The weather has changed here though. It’s now cold, there is rain, the long-awaited jumpers are out and at last it feels like autumn. Amazing to think that just a couple of weeks ago, it was pushing a hundred degrees.

A funeral home…reminds me of Six Feet Under, that was an enjoyable show to watch, back when we watched it. Never did see the last ones though. We watch Dexter now, that is a great show.

on the buses

double decker bus

Here in Davis we have a little bit of London. Unitrans has several old vintage London double-deckers which still ride around town, letting passengers hop off the rear deck into the middle of the road, keeping the ‘charming’ London place-names, exotic faraway locales such as Golders Green, Shepherds Bush and Finchley Road. UC Davis brought the buses over in the late 1960s to start a bus service, and these buses are not in fact Routemasters, but the models which came before. Presumably if Boris gets his new modern (ugly, unnecessary, expensive) Routemasters on the streets, Davis will be able to buy some of the bendy-buses.
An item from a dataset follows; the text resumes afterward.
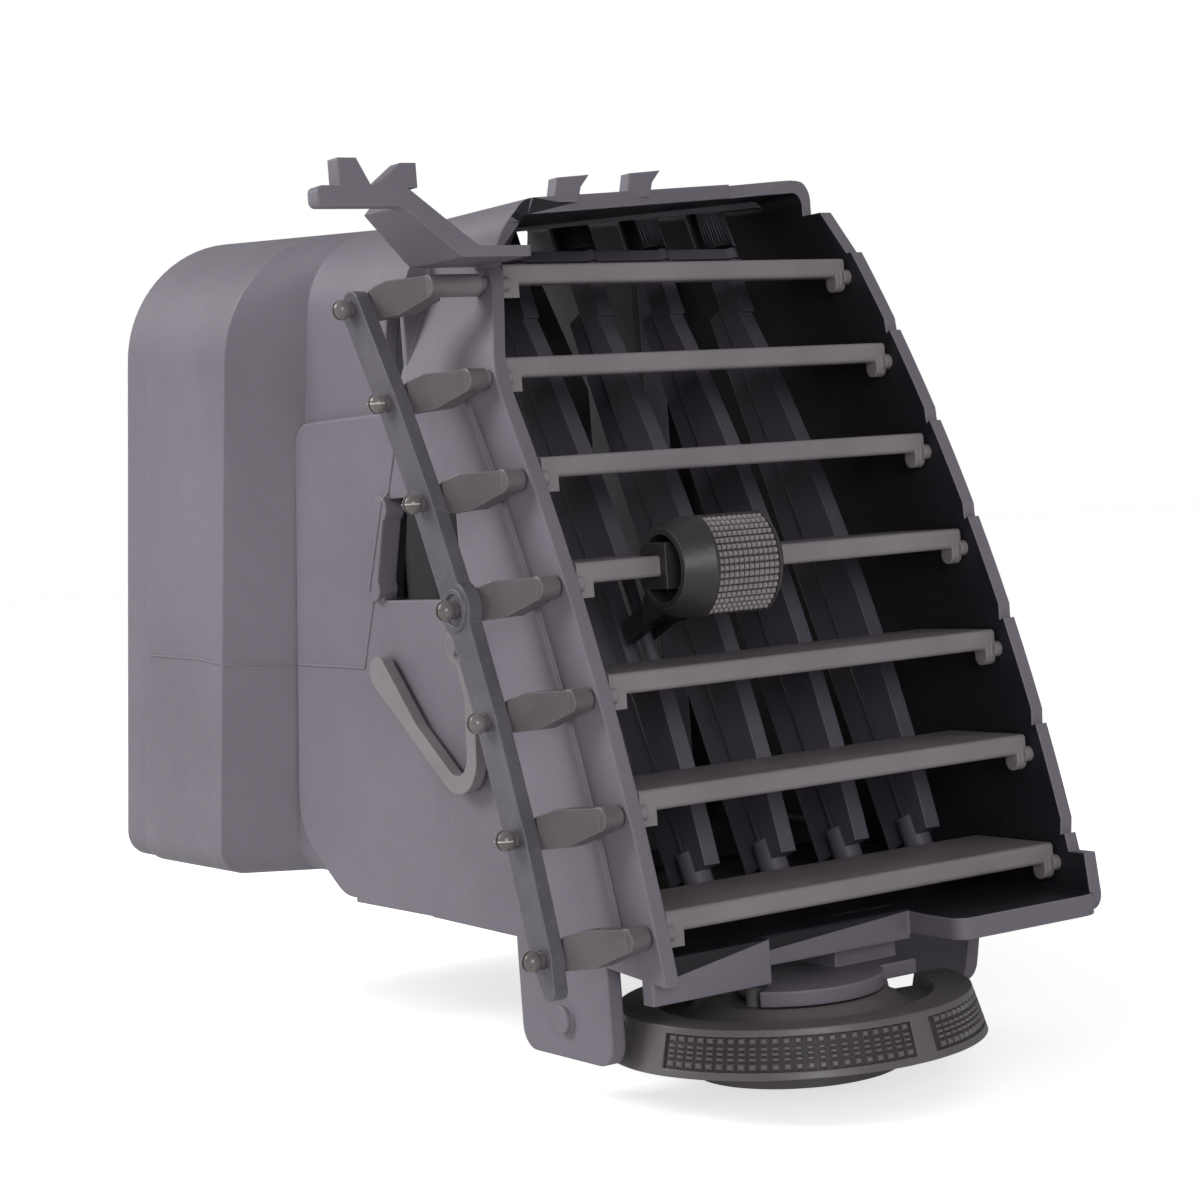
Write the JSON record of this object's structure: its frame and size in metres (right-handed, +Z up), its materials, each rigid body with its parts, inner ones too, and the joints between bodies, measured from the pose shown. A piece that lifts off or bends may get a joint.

There are four such buses left in Davis, dating from the late 40s and early 50s. One, the 1950 model, will retire at the end of the year. Maybe they’ll put it out to stud.

Altogether now… “I ‘ate you, Butler!”

bayern some time

bavarian band at little prague, davis

I had to draw this Bavarian band that has been playing occasionally at Little Prague in Davis during this past month or so for Oktoberfest  – I finally went there to sketch them. They played interesting German-style music, sometimes donning a sombrero to add some Mexican into it. I sketched alongside fellow Davis sketcher Steve, and after the band finished our photos were taken by the singer’s wife with our sketches and the band.

The band wasn’t called ‘Bayern’ by the way, I just felt the need to write that up there. I like Bavaria – my wife and I spent a couple of weeks there back in 2005, partly in Munich, partly driving around the Alpenstrasse, to small towns and lakes, popping into Switzerland (where I spent an afternoon studying the Abrogans, a 1200-year-old manuscript and the oldest thing in German language), and then back into Bayern and up the Romantische Strasse. I loved that each town had its own beer, and we ate only local food (I had the most amazaing roast duck in Schliersee), and castles and timber-framed chalets and the odd hilarious name (there was a mountain called ‘Wank’). And it was truly ‘Bavaria’, not just another part of Germany, it felt like its own country, with that blue and white flag everywhere and the Bavarian dialect everywhere. I wouldn’t mind going back some day.

that is you can’t you know tune in but it’s alright

little prague tonight

I went out last night to my local pub Little Prague (I’ve sketched there once or twice before) with fellow Davis sketcher Steve Wright, to draw a German band who were playing (I’ll scan that in later) and do some more bar drawing. I decided to do some more paint-splattering on the paper first, since that effect would look good on a theme such as this. I splattered fairly subtle tones, and this made it feel like I was drawing on craft paper rather than in the moleskine, which was a nice feeling. Steve drew into his regular moleskine, and produced some amazing work using both micron pen and watercolours, both of which I had never been able to use in the regular moley – but he made it work really well! Pleasure to sketch with him. I stuck to a sepia wash, still trying to draw bottles (I seem to have some problem with sketching bottles, hence my recent practising). This is a particularly interesting bar area to sketch though, and the bar staff were very friendly and checked up on our sketching progress from time to time.

That beer in the foreground is a Krusovice dark, a very nice beer. You can spot me in the background there.